Aktivitas-aktivitas ilmiah yang berkembang di UII dalam beberapa waktu belakangan ini juga menunjukkan peningkatan, semoga itu merepresentasikan gairah tradisi ilmiah yang semakin berkembang, misalnya peserta workshop PKM membludak, seminar nasional peradaban Islam juga dibanjiri peserta, orasi ilmiah dari Prof. Hans Zehedmair dipenuhi peserta, peserta OSN-PTI meningkat hampir 100%, setiap prodi menyelenggarakan studium generale, dan lain-lain.

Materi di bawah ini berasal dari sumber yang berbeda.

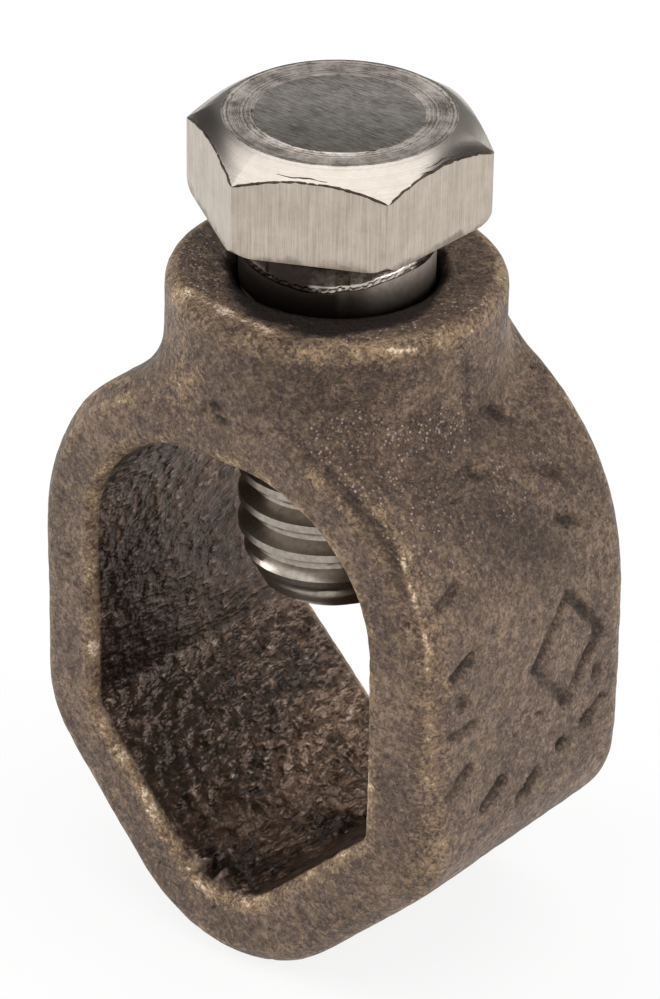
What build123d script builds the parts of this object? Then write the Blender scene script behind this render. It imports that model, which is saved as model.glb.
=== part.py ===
"""Ground rod clamp: a cast bronze body with a vee seat, closed by one hex-head bolt.

The origin is the axis of the seated rod, on the axis of the bolt. The rod runs along Y and the bolt
along Z, with its head at +Z. All sizes are in millimetres.
"""

import os
from math import radians, sin, tan

from build123d import *

os.makedirs("parts", exist_ok=True)

# Rod that the seat is drawn for
rod_diameter = 12.7

# Opening of the body
opening_width = 17.4
arch_height = 17.3
arch_radius = 7.5
seat_angle = 90.0
seat_root_radius = 4.0
seat_corner_radius = 1.0
opening_edge_break = 0.4

# Wall round the opening, and the roundings of its outline
wall = 4.1
seat_wall = 4.0
crown_wall = 3.7
shoulder_radius = 12.3
hip_radius = 5.5
keel_radius = 8.5
face_margin = 0.1
face_crown = 0.7
outer_edge_chamfer = 0.9
outer_edge_radius = 0.6

# Boss that carries the bolt
boss_wall = 3.4375
boss_height = 3.8
boss_root_radius = 2.4
boss_rim_radius = 0.9

# Bolt, three-eighths coarse thread, left plain at its major diameter
bolt_diameter = 9.525
bolt_length = 20.0
bolt_clearance = 0.05
tip_diameter = 7.0
tip_chamfer_height = 1.1
neck_chamfer = 0.4

# Trimmed hex head
head_flats = 12.7
head_height = 4.9
head_gap = 3.1
head_turn = 28.0
head_top_diameter = 11.05
head_chamfer_angle = 33.0
head_foot_chamfer = 0.4
head_foot_height = 0.6
head_recess_diameter = 8.3
head_recess_depth = 0.15

# Mouth of the bolt hole
mouth_chamfer = 0.5

# Nearness used to pick edges and corners out
nearness = 0.01

# Levels and half sizes that follow
half_angle = radians(seat_angle / 2)
half_opening = opening_width / 2
half_width = half_opening + wall
seat_apex_z = -rod_diameter / 2 / sin(half_angle)
outer_apex_z = seat_apex_z - seat_wall / sin(half_angle)
seat_corner_z = seat_apex_z + half_opening / tan(half_angle)
hip_z = outer_apex_z + half_width / tan(half_angle)
crown_z = arch_height + crown_wall
boss_diameter = bolt_diameter + 2 * boss_wall
boss_top_z = crown_z + boss_height
head_foot_z = boss_top_z + head_gap
tip_z = head_foot_z - bolt_length
head_corner_radius = head_flats / 2 / sin(radians(60))
depth = boss_diameter + 2 * face_margin
side_depth = depth - 2 * face_crown
head_top_z = head_foot_z + head_height
head_chamfer_drop = (head_corner_radius - head_top_diameter / 2) * tan(radians(head_chamfer_angle))
thinnest_round = 0.1


def house_points(half, apex_z, corner_z, top_z):
    """A square top over a vee: the corners of the opening and of the body round it."""
    return [
        (0, apex_z),
        (half, corner_z),
        (half, top_z),
        (-half, top_z),
        (-half, corner_z),
    ]


with BuildPart() as body:
    # Blank deeper than the body, so that the foot of the boss can be rounded all the way round
    with BuildSketch(Plane.XZ) as outline:
        with BuildLine():
            Polyline(*house_points(half_width, outer_apex_z, hip_z, crown_z), close=True)
        make_face()
        fillet(outline.vertices().group_by(Axis.Y)[0], radius=keel_radius)
        fillet(outline.vertices().group_by(Axis.Y)[-1], radius=min(shoulder_radius, half_width - thinnest_round))
        hips = outline.vertices().filter_by(lambda v: abs(v.Y - hip_z) < nearness)
        fillet(hips, radius=hip_radius)
    extrude(amount=depth, both=True)
    with BuildSketch(Plane.XY.offset(arch_height)):
        Circle(boss_diameter / 2)
    extrude(amount=boss_top_z - arch_height)
    boss_foot = body.edges(Select.LAST).filter_by(lambda e: e.center().Z < boss_top_z - nearness)
    fillet(boss_foot.filter_by(lambda e: e.center().Z > arch_height), radius=boss_root_radius)
    fillet(body.edges().group_by(Axis.Z)[-1], radius=boss_rim_radius)
    # Front and rear faces, crowned so that the casting draws from the sand
    with BuildSketch(Plane.XY.offset(outer_apex_z)):
        with BuildLine():
            front = ThreePointArc((-half_width, -side_depth / 2), (0, -depth / 2), (half_width, -side_depth / 2))
            rear = ThreePointArc((half_width, side_depth / 2), (0, depth / 2), (-half_width, side_depth / 2))
            Line(front @ 1, rear @ 0)
            Line(rear @ 1, front @ 0)
        make_face()
    extrude(amount=boss_top_z - outer_apex_z, mode=Mode.INTERSECT)
    crowned = body.faces().sort_by(Axis.Y)
    chamfer(crowned[0].edges() + crowned[-1].edges(), length=outer_edge_chamfer)
    crowned = body.faces().sort_by(Axis.Y)
    fillet(crowned[0].edges() + crowned[-1].edges(), radius=outer_edge_radius)
    # Opening for the rod, through from front to rear, with its mouths broken
    with BuildSketch(Plane.XZ) as opening:
        with BuildLine():
            Polyline(*house_points(half_opening, seat_apex_z, seat_corner_z, arch_height), close=True)
        make_face()
        fillet(opening.vertices().group_by(Axis.Y)[0], radius=seat_root_radius)
        fillet(opening.vertices().group_by(Axis.Y)[-1], radius=min(arch_radius, half_opening - thinnest_round))
        corners = opening.vertices().filter_by(lambda v: abs(v.Y - seat_corner_z) < nearness)
        fillet(corners, radius=seat_corner_radius)
    extrude(amount=depth, both=True, mode=Mode.SUBTRACT)
    mouths = body.edges(Select.LAST).filter_by(lambda e: abs(e.center().Y) > depth / 4)
    chamfer(mouths, length=opening_edge_break)
    # Hole for the bolt
    with BuildSketch(Plane.XY):
        Circle(bolt_diameter / 2 + bolt_clearance)
    extrude(amount=boss_top_z, mode=Mode.SUBTRACT)
    mouth = body.edges().filter_by(GeomType.CIRCLE).group_by(Axis.Z)[-1].sort_by(SortBy.RADIUS)[0]
    chamfer(mouth, length=mouth_chamfer)

body.part.label = "clamp_body"
export_step(body.part, "parts/clamp_body.step")

with BuildPart() as bolt:
    # Six-sided bar for the head
    with BuildSketch(Plane.XY.offset(head_foot_z)):
        RegularPolygon(radius=head_flats / 2, side_count=6, major_radius=False, rotation=head_turn)
    extrude(amount=head_height)
    # Turned outline of the head: the chamfer on top and the trimmed corners underneath
    with BuildSketch(Plane.XZ) as turning:
        with BuildLine():
            Polyline(
                (0, head_foot_z),
                (head_corner_radius - head_foot_chamfer, head_foot_z),
                (head_corner_radius, head_foot_z + head_foot_height),
                (head_corner_radius, head_top_z - head_chamfer_drop),
                (head_top_diameter / 2, head_top_z),
                (0, head_top_z),
                close=True,
            )
        make_face()
    revolve(axis=Axis.Z, mode=Mode.INTERSECT)
    with BuildSketch(Plane.XY.offset(head_top_z)):
        Circle(head_recess_diameter / 2)
    extrude(amount=-head_recess_depth, mode=Mode.SUBTRACT)
    # Shank, with its cone under the head and its chamfered tip
    with BuildSketch(Plane.XY.offset(head_foot_z)):
        Circle(bolt_diameter / 2)
    extrude(amount=-bolt_length)
    neck = bolt.edges().filter_by(GeomType.CIRCLE).filter_by(lambda e: abs(e.center().Z - head_foot_z) < nearness)
    chamfer(neck.sort_by(SortBy.RADIUS)[0], length=neck_chamfer)
    tip = bolt.edges().group_by(Axis.Z)[0]
    chamfer(tip, length=(bolt_diameter - tip_diameter) / 2, length2=tip_chamfer_height)

bolt.part.label = "clamp_bolt"
export_step(bolt.part, "parts/clamp_bolt.step")
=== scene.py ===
import math
import bmesh
import bpy
import numpy as np
from mathutils import Matrix, Vector, noise


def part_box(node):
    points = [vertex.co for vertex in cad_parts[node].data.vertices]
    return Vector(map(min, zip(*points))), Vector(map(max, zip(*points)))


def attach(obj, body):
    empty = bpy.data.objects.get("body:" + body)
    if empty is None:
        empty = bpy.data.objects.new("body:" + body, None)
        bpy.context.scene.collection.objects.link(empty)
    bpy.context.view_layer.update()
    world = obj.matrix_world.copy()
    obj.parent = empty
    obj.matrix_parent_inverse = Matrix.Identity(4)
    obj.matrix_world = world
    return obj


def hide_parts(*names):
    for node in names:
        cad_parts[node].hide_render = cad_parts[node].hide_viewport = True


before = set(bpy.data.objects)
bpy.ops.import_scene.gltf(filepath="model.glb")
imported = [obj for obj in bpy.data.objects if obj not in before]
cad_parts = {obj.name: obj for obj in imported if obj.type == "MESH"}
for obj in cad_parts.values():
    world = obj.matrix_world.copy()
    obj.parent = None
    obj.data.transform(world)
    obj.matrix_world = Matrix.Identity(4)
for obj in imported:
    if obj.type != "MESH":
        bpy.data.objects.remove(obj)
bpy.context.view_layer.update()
mm = 0.001
boltLow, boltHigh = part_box("clamp_bolt")
bodyLow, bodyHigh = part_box("clamp_body")
headHeight = 4.9 * mm
headTopZ = boltHigh.z
headFootZ = headTopZ - headHeight
print("stage: frame loaded")


def smoothStep(value, low, high):
    t = np.clip((value - low) / (high - low), 0.0, 1.0)
    return t * t * (3.0 - 2.0 * t)


def linearColour(hexValue):
    channels = [int(hexValue[i:i + 2], 16) / 255 for i in (1, 3, 5)]
    return [c / 12.92 if c <= 0.04045 else ((c + 0.055) / 1.055) ** 2.4 for c in channels] + [1.0]


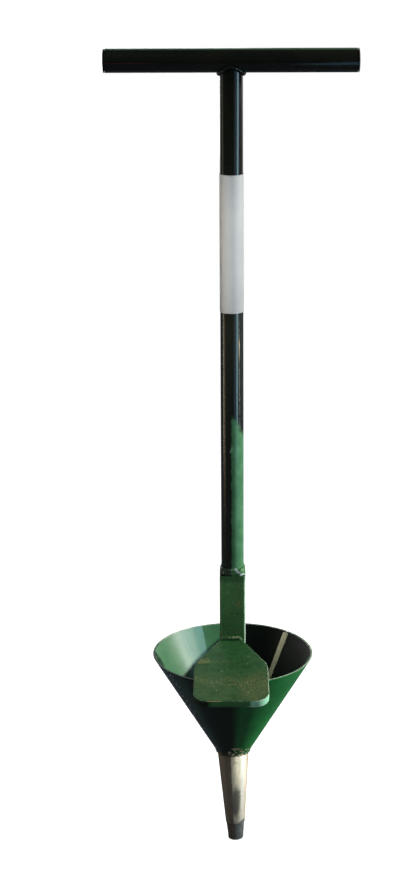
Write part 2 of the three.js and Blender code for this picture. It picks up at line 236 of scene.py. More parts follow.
def lamp(name, size, power, colour, azimuth, height, distance, aim, tilt=0, spread=None, only=None):
    """An area lamp, in metres, watts and degrees, aimed at a height on the shaft's line.

    Azimuth 0 is straight in front of the tool and 90 is to its right. A lamp for "gloss" only
    stands in for something that the tool mirrored; one for "light" only is not mirrored.
    """
    data = bpy.data.lights.new(name, "AREA")
    data.shape = "RECTANGLE"
    data.size, data.size_y = size
    data.energy = power
    data.color = colour
    if spread:
        data.spread = spread
    holder = bpy.data.objects.new(name, data)
    scene.collection.objects.link(holder)
    turn = math.radians(azimuth)
    place = Vector((math.sin(turn) * distance, -math.cos(turn) * distance, height))
    holder.matrix_world = Matrix.Translation(place) @ (
        (Vector((0, 0, aim)) - place).to_track_quat("-Z", "Y").to_matrix().to_4x4()
    ) @ Matrix.Rotation(math.radians(tilt), 4, "Z")
    holder.visible_camera = False
    holder.visible_diffuse = only != "gloss"
    holder.visible_glossy = only != "light"


lamp("key", (0.1, 0.1), 122, (1, 0.98, 0.94), 97, 1.12, 3, 0.3)
lamp("fill", (0.9, 0.9), 22, (0.96, 0.99, 1), -42, 2.2, 1.2, 0.3, only="light")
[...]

Bahkan pada tahun 2010 ini, UII dinobatkan sebagai PT terbaik dalam karya ilmiah, ranking 1 untuk potensi karya ilmiah PTS se-Indonesia versi Dirjen Dikti. Semoga semua itu merupakan tanda yang menunjukkan semakin bergairahnya tradisi ilmiah di UII. Semoga tradisi ilmiah yang bergairah itu terus meningkat pada masa-masa mendatang, pada gilirannya memacu lahirnya cendekiawan-cendekiawan unggul di UII yang menjadi pencerah masa depan bangsa Indonesia. Amin. (Nur Kholis).